** start of SUPPLIED MATERIAL **

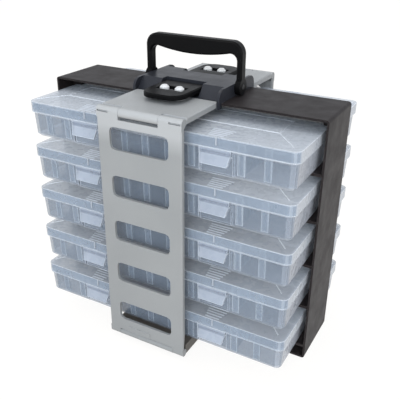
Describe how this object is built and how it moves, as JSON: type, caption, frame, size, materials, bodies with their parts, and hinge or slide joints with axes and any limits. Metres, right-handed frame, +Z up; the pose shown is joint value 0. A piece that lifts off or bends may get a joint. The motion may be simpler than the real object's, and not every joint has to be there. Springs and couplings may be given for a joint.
{
  "type": "battery storage drawer case",
  "caption": "Carry rack of lidded see-through boxes on both sides, held in by hinged windowed straps with rocker latches under a folding handle.",
  "frame": {"origin": "on the ground under the middle of the rack", "axes": "+X to the right along the front, +Y to the rear, +Z up"},
  "size_m": [0.35, 0.2372, 0.358],
  "materials": {
    "rack_grey": "fine texture",
    "saddle_grey": "satin",
    "handle_black": "glossy",
    "strap_grey": "satin",
    "box_clear": "translucent polypropylene",
    "pin_steel": "plain"
  },
  "bodies": {
    "rack": {"rack_hoop": "rack_grey", "rack_middle_wall": "rack_grey", "rack_ledges": "rack_grey", "rack_keepers": "rack_grey", "base_beam": "rack_grey", "saddle": "saddle_grey", "handle_pivots": "pin_steel", "front_lower_hinge_pin": "pin_steel", "rear_lower_hinge_pin": "pin_steel"},
    "handle": {"handle": "handle_black"},
    "front_panel": {"front_strap_panel": "strap_grey", "front_upper_hinge_pin": "pin_steel"},
    "front_flap": {"front_strap_flap": "strap_grey", "front_latch_pin": "pin_steel"},
    "front_rocker": {"front_latch_rocker": "handle_black"},
    "front_box_1": {"front_tray_1": "box_clear", "front_lid_1": "box_clear"},
    "front_catch_left_1": {"front_catch_left_1": "box_clear"},
    "front_catch_right_1": {"front_catch_right_1": "box_clear"},
    "front_box_2": {"front_tray_2": "box_clear", "front_lid_2": "box_clear"},
    "front_catch_left_2": {"front_catch_left_2": "box_clear"},
    "front_catch_right_2": {"front_catch_right_2": "box_clear"},
    "front_box_3": {"front_tray_3": "box_clear", "front_lid_3": "box_clear"},
    "front_catch_left_3": {"front_catch_left_3": "box_clear"},
    "front_catch_right_3": {"front_catch_right_3": "box_clear"},
    "front_box_4": {"front_tray_4": "box_clear", "front_lid_4": "box_clear"},
    "front_catch_left_4": {"front_catch_left_4": "box_clear"},
    "front_catch_right_4": {"front_catch_right_4": "box_clear"},
    "front_box_5": {"front_tray_5": "box_clear", "front_lid_5": "box_clear"},
    "front_catch_left_5": {"front_catch_left_5": "box_clear"},
    "front_catch_right_5": {"front_catch_right_5": "box_clear"},
    "rear_panel": {"rear_strap_panel": "strap_grey", "rear_upper_hinge_pin": "pin_steel"},
    "rear_flap": {"rear_strap_flap": "strap_grey", "rear_latch_pin": "pin_steel"},
    "rear_rocker": {"rear_latch_rocker": "handle_black"},
    "rear_box_1": {"rear_tray_1": "box_clear", "rear_lid_1": "box_clear"},
    "rear_catch_left_1": {"rear_catch_left_1": "box_clear"},
    "rear_catch_right_1": {"rear_catch_right_1": "box_clear"},
    "rear_box_2": {"rear_tray_2": "box_clear", "rear_lid_2": "box_clear"},
    "rear_catch_left_2": {"rear_catch_left_2": "box_clear"},
    "rear_catch_right_2": {"rear_catch_right_2": "box_clear"},
    "rear_box_3": {"rear_tray_3": "box_clear", "rear_lid_3": "box_clear"},
    "rear_catch_left_3": {"rear_catch_left_3": "box_clear"},
    "rear_catch_right_3": {"rear_catch_right_3": "box_clear"},
    "rear_box_4": {"rear_tray_4": "box_clear", "rear_lid_4": "box_clear"},
    "rear_catch_left_4": {"rear_catch_left_4": "box_clear"},
    "rear_catch_right_4": {"rear_catch_right_4": "box_clear"},
    "rear_box_5": {"rear_tray_5": "box_clear", "rear_lid_5": "box_clear"},
    "rear_catch_left_5": {"rear_catch_left_5": "box_clear"},
    "rear_catch_right_5": {"rear_catch_right_5": "box_clear"}
  },
  "joints": [
    {"name": "handle_swing", "type": "hinge", "parent": "rack", "child": "handle", "pos_m": [0, 0, 0.3082], "axis": [1, 0, 0], "range_deg": [-70, 70]},
    {"name": "front_panel_hinge", "type": "hinge", "parent": "rack", "child": "front_panel", "pos_m": [0, -0.1134, 0.0115], "axis": [1, 0, 0], "range_deg": [0, 90]},
    {"name": "front_flap_hinge", "type": "hinge", "parent": "front_panel", "child": "front_flap", "pos_m": [0, -0.1127, 0.2954], "axis": [1, 0, 0], "range_deg": [0, 80]},
    {"name": "front_rocker_press", "type": "hinge", "parent": "front_flap", "child": "front_rocker", "pos_m": [0, -0.05, 0.30734], "axis": [1, 0, 0], "range_deg": [0, 8]},
    {"name": "front_box_1_slide", "type": "slide", "parent": "rack", "child": "front_box_1", "axis": [0, -1, 0], "range_m": [0, 0.0332]},
    {"name": "front_catch_left_1_snap", "type": "hinge", "parent": "front_box_1", "child": "front_catch_left_1", "pos_m": [0, -0.0981, 0.0484], "axis": [-1, 0, 0], "range_deg": [0, 60]},
    {"name": "front_catch_right_1_snap", "type": "hinge", "parent": "front_box_1", "child": "front_catch_right_1", "pos_m": [0, -0.0981, 0.0484], "axis": [-1, 0, 0], "range_deg": [0, 60]},
    {"name": "front_box_2_slide", "type": "slide", "parent": "rack", "child": "front_box_2", "axis": [0, -1, 0], "range_m": [0, 0.0458]},
    {"name": "front_catch_left_2_snap", "type": "hinge", "parent": "front_box_2", "child": "front_catch_left_2", "pos_m": [0, -0.0981, 0.10375], "axis": [-1, 0, 0], "range_deg": [0, 60]},
    {"name": "front_catch_right_2_snap", "type": "hinge", "parent": "front_box_2", "child": "front_catch_right_2", "pos_m": [0, -0.0981, 0.10375], "axis": [-1, 0, 0], "range_deg": [0, 60]},
    {"name": "front_box_3_slide", "type": "slide", "parent": "rack", "child": "front_box_3", "axis": [0, -1, 0], "range_m": [0, 0.0552]},
    {"name": "front_catch_left_3_snap", "type": "hinge", "parent": "front_box_3", "child": "front_catch_left_3", "pos_m": [0, -0.0981, 0.1591], "axis": [-1, 0, 0], "range_deg": [0, 60]},
    {"name": "front_catch_right_3_snap", "type": "hinge", "parent": "front_box_3", "child": "front_catch_right_3", "pos_m": [0, -0.0981, 0.1591], "axis": [-1, 0, 0], "range_deg": [0, 60]},
    {"name": "front_box_4_slide", "type": "slide", "parent": "rack", "child": "front_box_4", "axis": [0, -1, 0], "range_m": [0, 0.063]},
    {"name": "front_catch_left_4_snap", "type": "hinge", "parent": "front_box_4", "child": "front_catch_left_4", "pos_m": [0, -0.0981, 0.21445], "axis": [-1, 0, 0], "range_deg": [0, 60]},
    {"name": "front_catch_right_4_snap", "type": "hinge", "parent": "front_box_4", "child": "front_catch_right_4", "pos_m": [0, -0.0981, 0.21445], "axis": [-1, 0, 0], "range_deg": [0, 60]},
    {"name": "front_box_5_slide", "type": "slide", "parent": "rack", "child": "front_box_5", "axis": [0, -1, 0], "range_m": [0, 0.0693]},
    {"name": "front_catch_left_5_snap", "type": "hinge", "parent": "front_box_5", "child": "front_catch_left_5", "pos_m": [0, -0.0981, 0.2698], "axis": [-1, 0, 0], "range_deg": [0, 60]},
    {"name": "front_catch_right_5_snap", "type": "hinge", "parent": "front_box_5", "child": "front_catch_right_5", "pos_m": [0, -0.0981, 0.2698], "axis": [-1, 0, 0], "range_deg": [0, 60]},
    {"name": "rear_panel_hinge", "type": "hinge", "parent": "rack", "child": "rear_panel", "pos_m": [0, 0.1134, 0.0115], "axis": [-1, 0, 0], "range_deg": [0, 90]},
    {"name": "rear_flap_hinge", "type": "hinge", "parent": "rear_panel", "child": "rear_flap", "pos_m": [0, 0.1127, 0.2954], "axis": [-1, 0, 0], "range_deg": [0, 80]},
    {"name": "rear_rocker_press", "type": "hinge", "parent": "rear_flap", "child": "rear_rocker", "pos_m": [0, 0.05, 0.30734], "axis": [-1, 0, 0], "range_deg": [0, 8]},
    {"name": "rear_box_1_slide", "type": "slide", "parent": "rack", "child": "rear_box_1", "axis": [0, 1, 0], "range_m": [0, 0.0332]},
    {"name": "rear_catch_left_1_snap", "type": "hinge", "parent": "rear_box_1", "child": "rear_catch_left_1", "pos_m": [0, 0.0981, 0.0484], "axis": [1, 0, 0], "range_deg": [0, 60]},
    {"name": "rear_catch_right_1_snap", "type": "hinge", "parent": "rear_box_1", "child": "rear_catch_right_1", "pos_m": [0, 0.0981, 0.0484], "axis": [1, 0, 0], "range_deg": [0, 60]},
    {"name": "rear_box_2_slide", "type": "slide", "parent": "rack", "child": "rear_box_2", "axis": [0, 1, 0], "range_m": [0, 0.0458]},
    {"name": "rear_catch_left_2_snap", "type": "hinge", "parent": "rear_box_2", "child": "rear_catch_left_2", "pos_m": [0, 0.0981, 0.10375], "axis": [1, 0, 0], "range_deg": [0, 60]},
    {"name": "rear_catch_right_2_snap", "type": "hinge", "parent": "rear_box_2", "child": "rear_catch_right_2", "pos_m": [0, 0.0981, 0.10375], "axis": [1, 0, 0], "range_deg": [0, 60]},
    {"name": "rear_box_3_slide", "type": "slide", "parent": "rack", "child": "rear_box_3", "axis": [0, 1, 0], "range_m": [0, 0.0552]},
    {"name": "rear_catch_left_3_snap", "type": "hinge", "parent": "rear_box_3", "child": "rear_catch_left_3", "pos_m": [0, 0.0981, 0.1591], "axis": [1, 0, 0], "range_deg": [0, 60]},
    {"name": "rear_catch_right_3_snap", "type": "hinge", "parent": "rear_box_3", "child": "rear_catch_right_3", "pos_m": [0, 0.0981, 0.1591], "axis": [1, 0, 0], "range_deg": [0, 60]},
    {"name": "rear_box_4_slide", "type": "slide", "parent": "rack", "child": "rear_box_4", "axis": [0, 1, 0], "range_m": [0, 0.063]},
    {"name": "rear_catch_left_4_snap", "type": "hinge", "parent": "rear_box_4", "child": "rear_catch_left_4", "pos_m": [0, 0.0981, 0.21445], "axis": [1, 0, 0], "range_deg": [0, 60]},
    {"name": "rear_catch_right_4_snap", "type": "hinge", "parent": "rear_box_4", "child": "rear_catch_right_4", "pos_m": [0, 0.0981, 0.21445], "axis": [1, 0, 0], "range_deg": [0, 60]},
    {"name": "rear_box_5_slide", "type": "slide", "parent": "rack", "child": "rear_box_5", "axis": [0, 1, 0], "range_m": [0, 0.0693]},
    {"name": "rear_catch_left_5_snap", "type": "hinge", "parent": "rear_box_5", "child": "rear_catch_left_5", "pos_m": [0, 0.0981, 0.2698], "axis": [1, 0, 0], "range_deg": [0, 60]},
    {"name": "rear_catch_right_5_snap", "type": "hinge", "parent": "rear_box_5", "child": "rear_catch_right_5", "pos_m": [0, 0.0981, 0.2698], "axis": [1, 0, 0], "range_deg": [0, 60]}
  ],
  "couplings": [
    {"joint": "front_box_1_slide", "follows": "front_panel_hinge", "m_per_rad": 0.021},
    {"joint": "front_box_2_slide", "follows": "front_panel_hinge", "m_per_rad": 0.029},
    {"joint": "front_box_3_slide", "follows": "front_panel_hinge", "m_per_rad": 0.035},
    {"joint": "front_box_4_slide", "follows": "front_panel_hinge", "m_per_rad": 0.04},
    {"joint": "front_box_5_slide", "follows": "front_panel_hinge", "m_per_rad": 0.044},
    {"joint": "rear_box_1_slide", "follows": "rear_panel_hinge", "m_per_rad": 0.021},
    {"joint": "rear_box_2_slide", "follows": "rear_panel_hinge", "m_per_rad": 0.029},
    {"joint": "rear_box_3_slide", "follows": "rear_panel_hinge", "m_per_rad": 0.035},
    {"joint": "rear_box_4_slide", "follows": "rear_panel_hinge", "m_per_rad": 0.04},
    {"joint": "rear_box_5_slide", "follows": "rear_panel_hinge", "m_per_rad": 0.044}
  ]
}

** end of SUPPLIED MATERIAL **

GOAL: Identify every line above with the string "caption" in it. Copy those lines.

FULL RESPONSE:
Describe how this object is built and how it moves, as JSON: type, caption, frame, size, materials, bodies with their parts, and hinge or slide joints with axes and any limits. Metres, right-handed frame, +Z up; the pose shown is joint value 0. A piece that lifts off or bends may get a joint. The motion may be simpler than the real object's, and not every joint has to be there. Springs and couplings may be given for a joint.
  "caption": "Carry rack of lidded see-through boxes on both sides, held in by hinged windowed straps with rocker latches under a folding handle.",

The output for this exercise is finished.